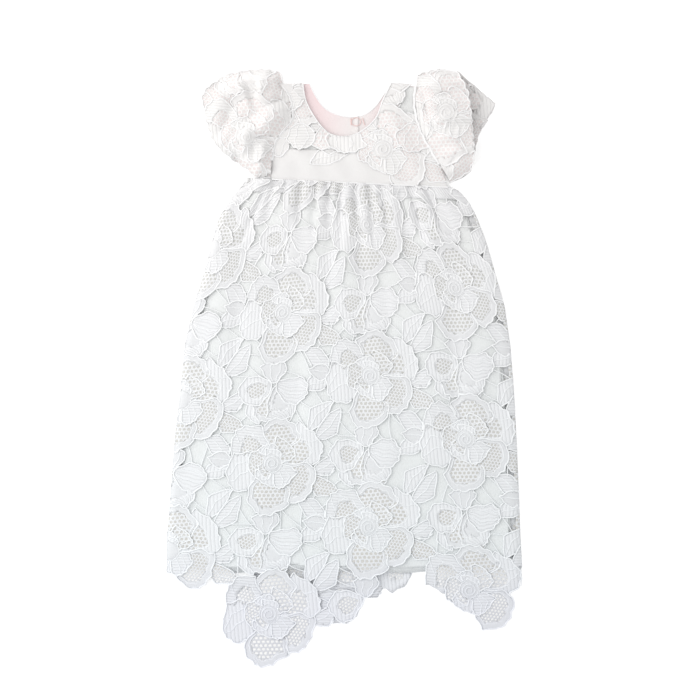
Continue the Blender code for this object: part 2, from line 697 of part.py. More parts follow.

* * * * * * *

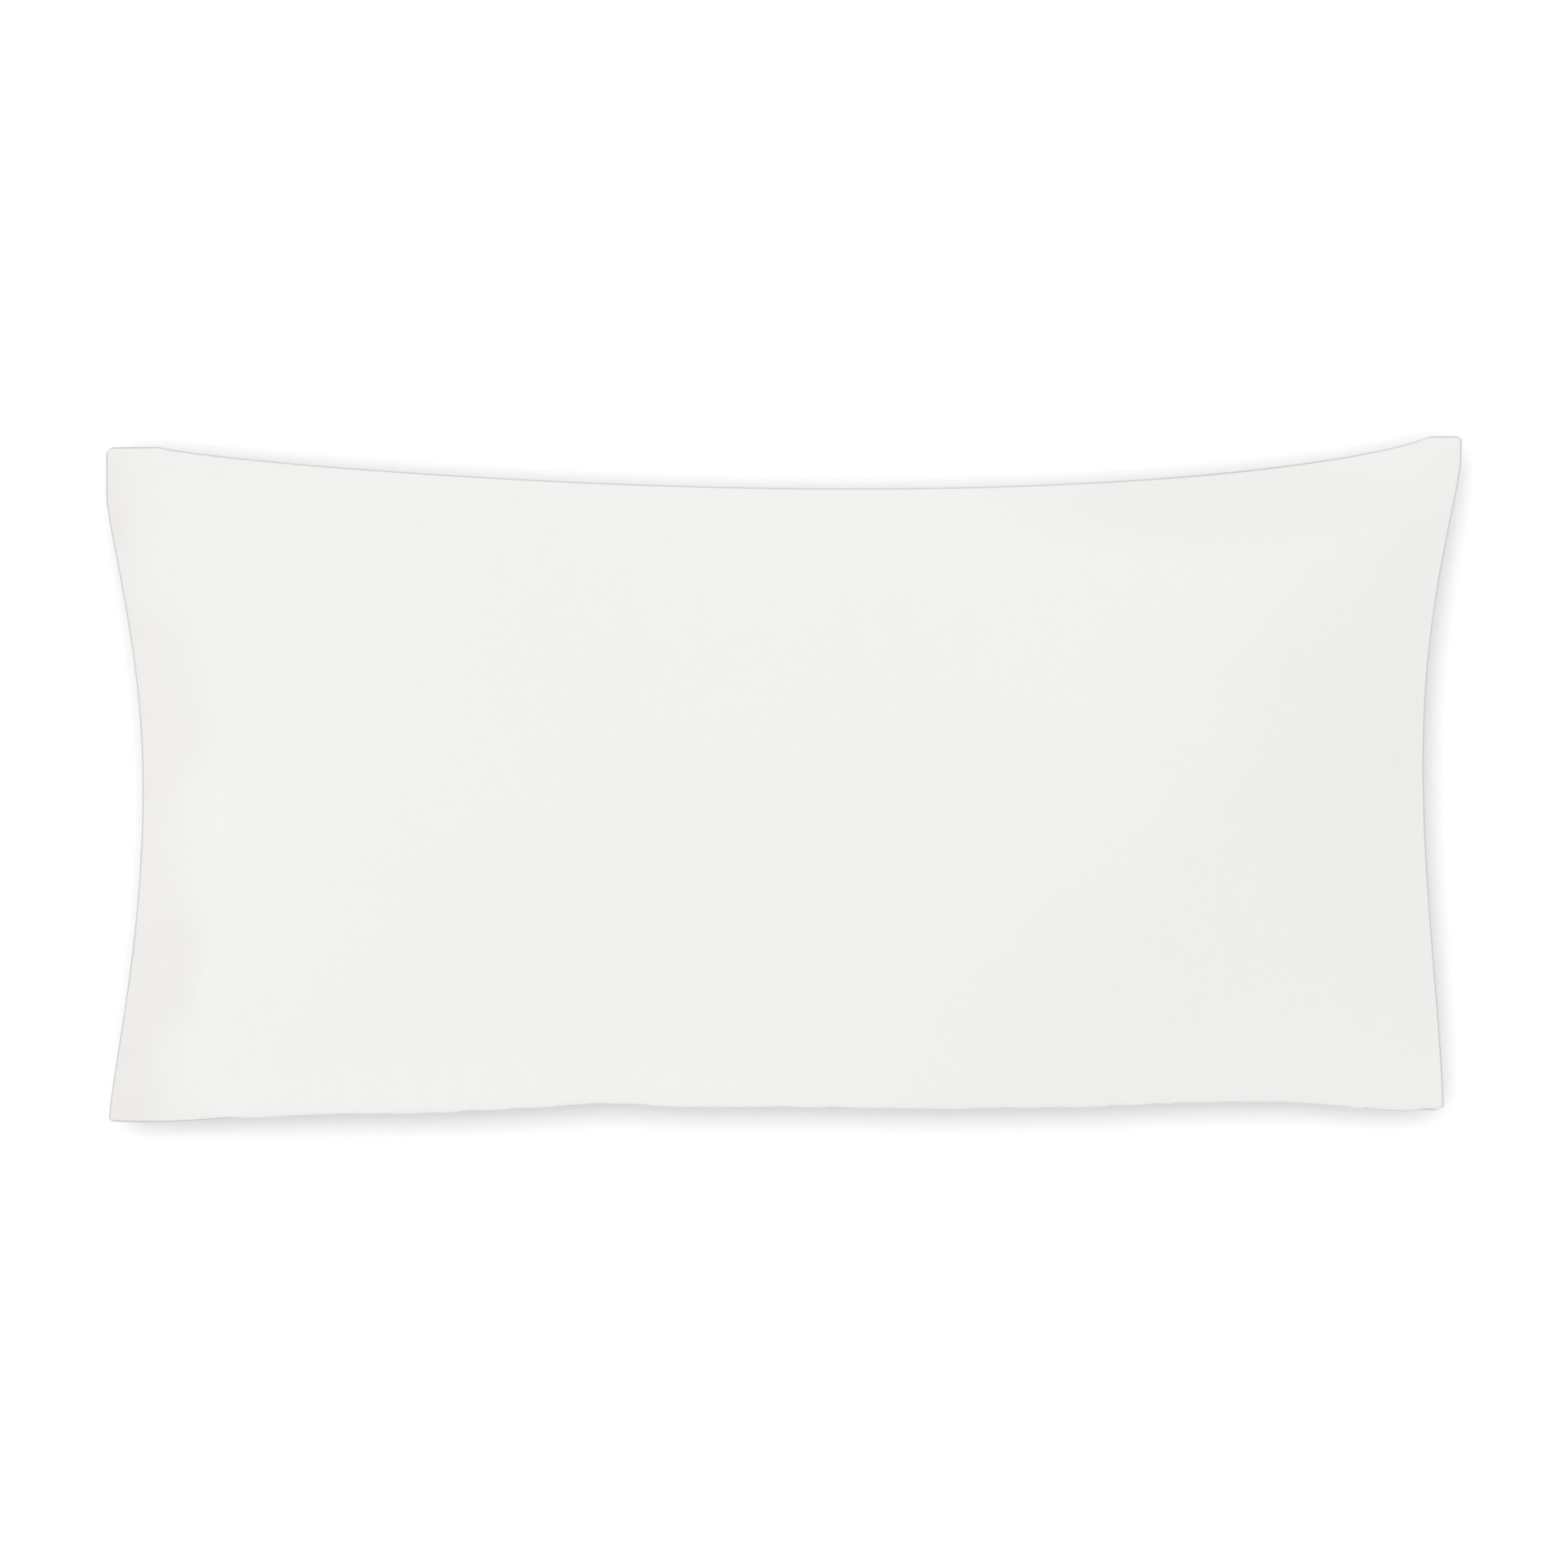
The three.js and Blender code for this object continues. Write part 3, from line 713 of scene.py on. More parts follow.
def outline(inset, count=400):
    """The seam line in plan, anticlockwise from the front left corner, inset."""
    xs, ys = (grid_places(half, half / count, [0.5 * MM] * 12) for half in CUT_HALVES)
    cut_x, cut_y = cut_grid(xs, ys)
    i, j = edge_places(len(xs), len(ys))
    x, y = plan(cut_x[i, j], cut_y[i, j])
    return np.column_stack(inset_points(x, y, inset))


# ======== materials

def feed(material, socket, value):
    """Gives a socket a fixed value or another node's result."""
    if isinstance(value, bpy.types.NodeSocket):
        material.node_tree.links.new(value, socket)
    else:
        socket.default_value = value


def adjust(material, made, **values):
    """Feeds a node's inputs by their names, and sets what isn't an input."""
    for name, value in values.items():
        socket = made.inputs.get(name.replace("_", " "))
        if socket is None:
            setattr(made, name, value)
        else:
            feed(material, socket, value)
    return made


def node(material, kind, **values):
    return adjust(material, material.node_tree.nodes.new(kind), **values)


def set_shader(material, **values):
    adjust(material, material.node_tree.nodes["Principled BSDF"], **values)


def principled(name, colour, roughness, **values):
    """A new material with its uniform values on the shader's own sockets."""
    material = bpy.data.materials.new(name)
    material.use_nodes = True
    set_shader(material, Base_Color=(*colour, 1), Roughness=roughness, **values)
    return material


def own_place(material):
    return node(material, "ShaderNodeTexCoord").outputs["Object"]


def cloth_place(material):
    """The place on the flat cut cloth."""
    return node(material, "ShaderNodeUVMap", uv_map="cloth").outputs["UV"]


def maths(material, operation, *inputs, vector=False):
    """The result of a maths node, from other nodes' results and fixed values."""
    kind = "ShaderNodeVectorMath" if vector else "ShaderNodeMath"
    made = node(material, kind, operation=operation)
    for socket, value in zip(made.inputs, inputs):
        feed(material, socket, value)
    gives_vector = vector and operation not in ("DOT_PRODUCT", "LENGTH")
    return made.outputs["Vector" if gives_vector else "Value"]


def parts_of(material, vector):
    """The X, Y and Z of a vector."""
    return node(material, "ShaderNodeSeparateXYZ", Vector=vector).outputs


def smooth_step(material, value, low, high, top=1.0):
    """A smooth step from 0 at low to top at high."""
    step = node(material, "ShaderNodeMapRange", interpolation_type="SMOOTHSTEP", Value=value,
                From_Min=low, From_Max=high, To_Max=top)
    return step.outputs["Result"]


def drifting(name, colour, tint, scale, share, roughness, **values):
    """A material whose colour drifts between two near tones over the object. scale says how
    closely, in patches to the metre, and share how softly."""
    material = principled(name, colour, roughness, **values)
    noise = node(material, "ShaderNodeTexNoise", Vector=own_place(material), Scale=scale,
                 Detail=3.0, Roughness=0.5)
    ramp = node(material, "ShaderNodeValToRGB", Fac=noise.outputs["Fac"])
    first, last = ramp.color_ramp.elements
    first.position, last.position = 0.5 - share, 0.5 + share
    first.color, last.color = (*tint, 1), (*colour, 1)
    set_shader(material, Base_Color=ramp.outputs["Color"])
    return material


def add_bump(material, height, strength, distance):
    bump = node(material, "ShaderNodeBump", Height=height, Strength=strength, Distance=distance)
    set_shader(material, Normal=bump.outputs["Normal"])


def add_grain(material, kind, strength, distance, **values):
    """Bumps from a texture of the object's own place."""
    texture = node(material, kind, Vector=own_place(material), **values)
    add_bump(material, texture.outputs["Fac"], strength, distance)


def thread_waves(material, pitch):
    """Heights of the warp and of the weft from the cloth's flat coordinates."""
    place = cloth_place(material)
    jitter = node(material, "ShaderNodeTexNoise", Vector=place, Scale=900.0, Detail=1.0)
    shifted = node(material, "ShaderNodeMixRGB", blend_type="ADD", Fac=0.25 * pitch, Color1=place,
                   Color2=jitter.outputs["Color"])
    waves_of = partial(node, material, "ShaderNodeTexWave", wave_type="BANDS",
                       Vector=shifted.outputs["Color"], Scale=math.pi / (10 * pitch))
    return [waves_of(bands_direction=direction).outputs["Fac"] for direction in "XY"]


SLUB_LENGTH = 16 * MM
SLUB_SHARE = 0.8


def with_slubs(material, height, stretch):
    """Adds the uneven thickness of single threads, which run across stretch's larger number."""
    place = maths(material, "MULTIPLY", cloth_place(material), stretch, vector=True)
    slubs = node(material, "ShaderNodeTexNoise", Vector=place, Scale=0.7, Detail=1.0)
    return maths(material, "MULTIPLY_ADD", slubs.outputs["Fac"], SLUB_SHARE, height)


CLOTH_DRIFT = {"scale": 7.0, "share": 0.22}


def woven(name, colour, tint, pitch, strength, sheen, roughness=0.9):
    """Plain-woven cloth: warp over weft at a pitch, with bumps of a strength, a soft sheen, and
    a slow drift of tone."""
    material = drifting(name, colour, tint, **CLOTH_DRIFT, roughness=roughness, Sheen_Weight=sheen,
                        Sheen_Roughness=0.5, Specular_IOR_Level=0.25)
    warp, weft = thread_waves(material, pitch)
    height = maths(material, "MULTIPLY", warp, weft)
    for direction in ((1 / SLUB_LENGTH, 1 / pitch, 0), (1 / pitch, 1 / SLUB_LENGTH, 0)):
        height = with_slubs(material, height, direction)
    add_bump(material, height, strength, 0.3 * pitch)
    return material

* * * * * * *

What to work on
From the entries above, collect every line with the string "this" in it.

Correct response
Continue the Blender code for this object: part 2, from line 697 of part.py. More parts follow.
The three.js and Blender code for this object continues. Write part 3, from line 713 of scene.py on. More parts follow.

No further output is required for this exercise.